◆ **TO DO**: Copy each line that has the string "picture" somewhere in it.

◆ **DATA SECTION**:
══════════
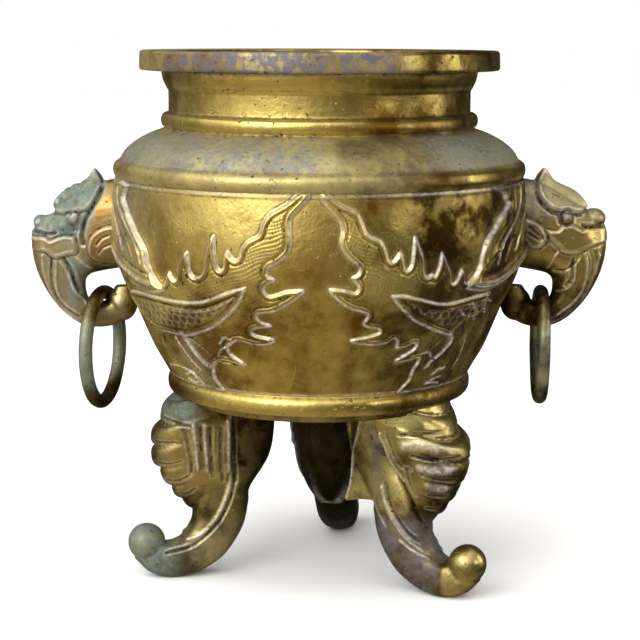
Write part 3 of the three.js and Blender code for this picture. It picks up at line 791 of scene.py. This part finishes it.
══════════
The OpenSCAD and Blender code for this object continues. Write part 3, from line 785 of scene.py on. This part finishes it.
══════════
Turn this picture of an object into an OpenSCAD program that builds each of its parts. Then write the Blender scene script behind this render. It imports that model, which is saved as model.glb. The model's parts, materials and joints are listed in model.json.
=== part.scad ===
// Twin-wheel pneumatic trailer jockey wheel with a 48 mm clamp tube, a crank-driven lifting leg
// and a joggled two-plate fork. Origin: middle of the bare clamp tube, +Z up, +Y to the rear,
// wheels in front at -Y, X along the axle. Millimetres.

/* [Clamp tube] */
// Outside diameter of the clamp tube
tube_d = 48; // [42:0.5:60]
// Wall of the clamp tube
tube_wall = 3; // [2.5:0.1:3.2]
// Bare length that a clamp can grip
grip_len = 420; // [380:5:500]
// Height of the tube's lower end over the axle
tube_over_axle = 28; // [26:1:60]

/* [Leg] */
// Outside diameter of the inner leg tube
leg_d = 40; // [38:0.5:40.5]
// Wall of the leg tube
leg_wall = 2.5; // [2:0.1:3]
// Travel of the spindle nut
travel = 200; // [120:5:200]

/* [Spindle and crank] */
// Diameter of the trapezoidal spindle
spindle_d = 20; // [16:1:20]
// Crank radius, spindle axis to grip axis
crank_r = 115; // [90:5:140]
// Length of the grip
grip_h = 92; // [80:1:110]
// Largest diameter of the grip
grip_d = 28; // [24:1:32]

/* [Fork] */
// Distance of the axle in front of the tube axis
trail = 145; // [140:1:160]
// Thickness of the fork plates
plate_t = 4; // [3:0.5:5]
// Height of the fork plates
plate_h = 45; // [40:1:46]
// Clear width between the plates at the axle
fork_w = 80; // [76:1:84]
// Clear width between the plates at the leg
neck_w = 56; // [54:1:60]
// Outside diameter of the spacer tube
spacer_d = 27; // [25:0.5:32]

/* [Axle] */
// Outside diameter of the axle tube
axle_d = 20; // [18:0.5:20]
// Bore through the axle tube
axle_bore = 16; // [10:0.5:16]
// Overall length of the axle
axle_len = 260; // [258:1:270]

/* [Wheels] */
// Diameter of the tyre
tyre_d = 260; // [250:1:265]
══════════
◆ **EXERCISE OUTPUT**:
Write part 3 of the three.js and Blender code for this picture. It picks up at line 791 of scene.py. This part finishes it.
Turn this picture of an object into an OpenSCAD program that builds each of its parts. Then write the Blender scene script behind this render. It imports that model, which is saved as model.glb. The model's parts, materials and joints are listed in model.json.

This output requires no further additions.